If you combine more than two vectors, some of which can be $\nabla$'s, it is very important also to keep track of what is multiplied with what, and in what way. Just as with ordinary vectors, $\bf (a\cdot b)c$ is very different from $\bf a(b \cdot c)$; the reason they are different is not that these multiplications aren't associative (they are); the reason is that the dot product is not the same kind of product as the product of scalar with vector (in fact, the latter is actually more like an outer product), so we can't just switch them around. With two nablas, for example, we can have $$ (\nabla \cdot \nabla) {\bf f} = \left(\frac{\partial^2}{\partial_x^2} + \frac{\partial^2}{\partial_y^2}+ \frac{\partial^2}{\partial_z^2}\right) {\bf f} = \nabla^2 \bf f$$
This is an example of Laplace's operator, which is a scalar operator, acting on a vector - it just acts on each component separately, just as $a{\bf u} = (au_x, au_y, au_z)$ for any scalar $a$. But it is not the same thing as $\nabla (\nabla \cdot \bf f)$, the gradient of the divergence of $\bf f$.
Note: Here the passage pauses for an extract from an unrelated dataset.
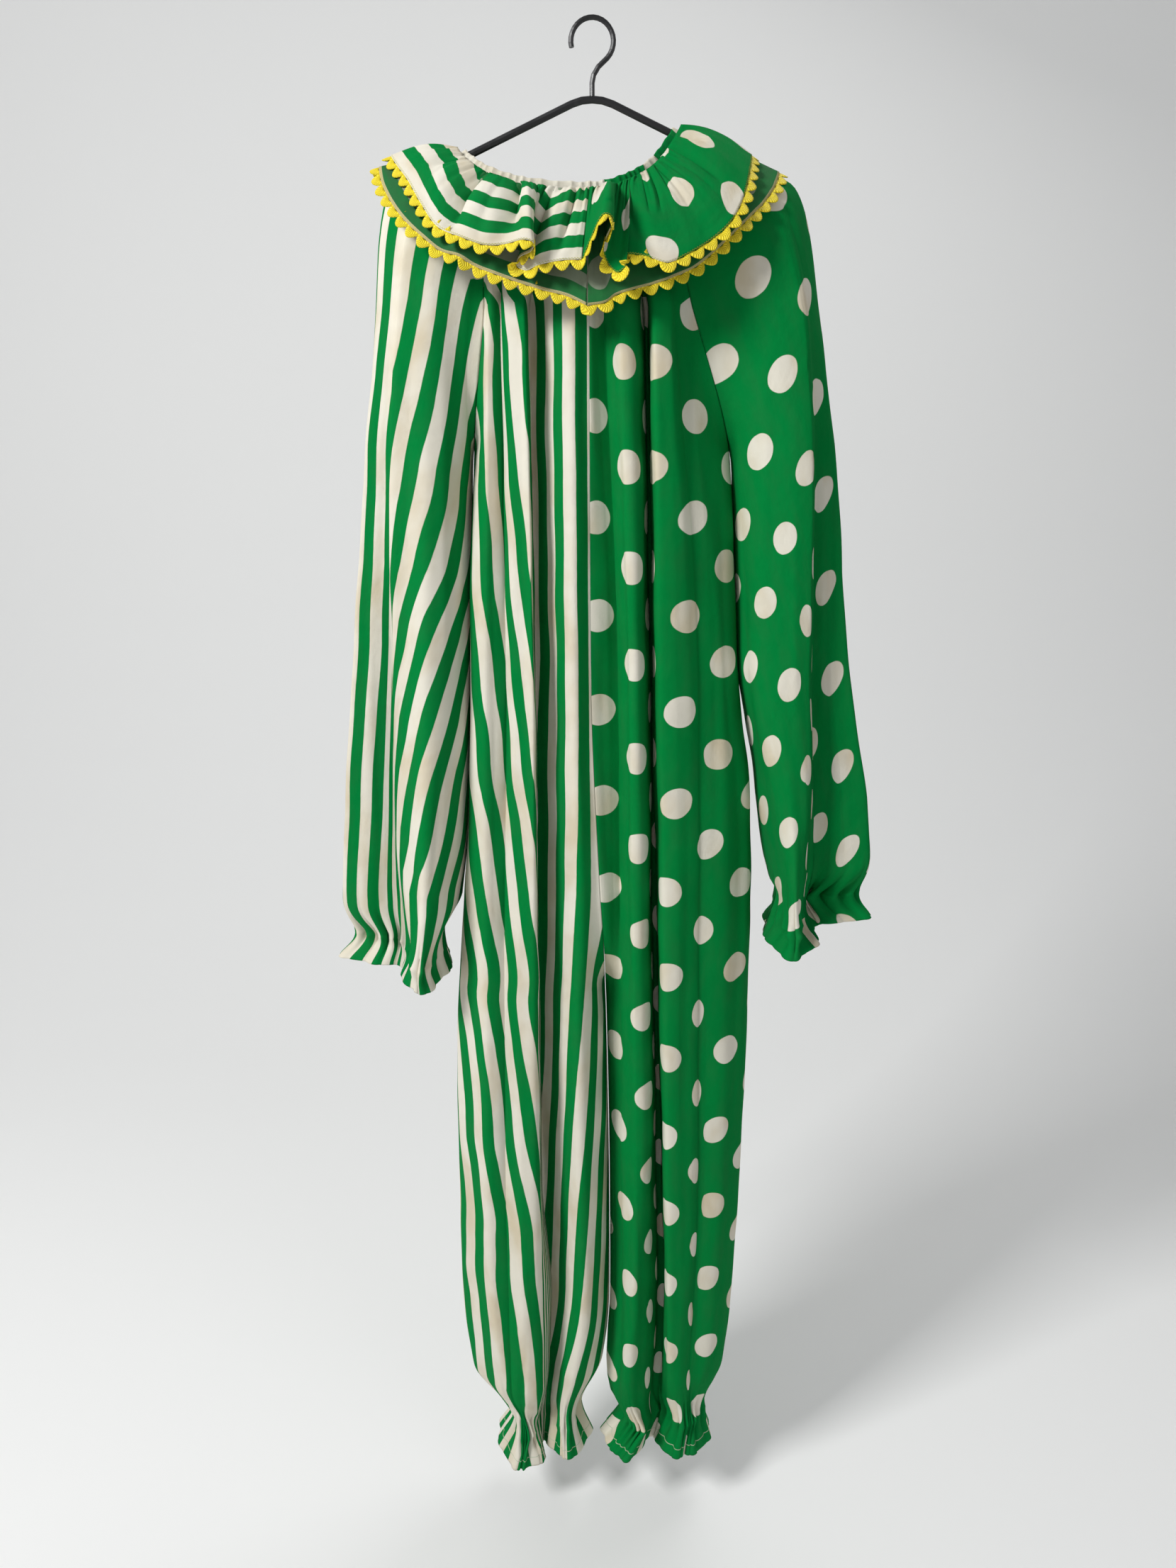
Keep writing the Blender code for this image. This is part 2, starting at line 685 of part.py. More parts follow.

In the case of $\bf U\cdot \nabla \bf u$, the order in which multiplications are carried out is irrelevant, so long as the correct type of multiplications is performed for each. But, as anyone who has done large matrix computations will tell you, it is more efficient to work with lower rank objects. It is also easier to visualize the intermediate objects that way. So I would argue that the better way to imagine it is $$ ({\bf U} \cdot \nabla) {\bf u} = \left(U_x\frac{\partial}{\partial_x} + U_y\frac{\partial}{\partial_y}+ U_z\frac{\partial}{\partial_z}\right) \bf u $$
The object in the parenthesis doesn't have components; it is the scalar (operator) $\bf U \cdot \nabla$; when multiplied with the vector $\bf u$ it produces a vector, and the multiplication proceeds according to the principles of multiplication of vector with scalar - each component of $\bf u$ gets acted on by that operator independently of the others.
In the matrix notation, this would be written with $\bf U$ as a row vector, $\nabla$ as column, and $\bf u$ as row. The result will be a row vector with the same structure as the row vector $\bf u$.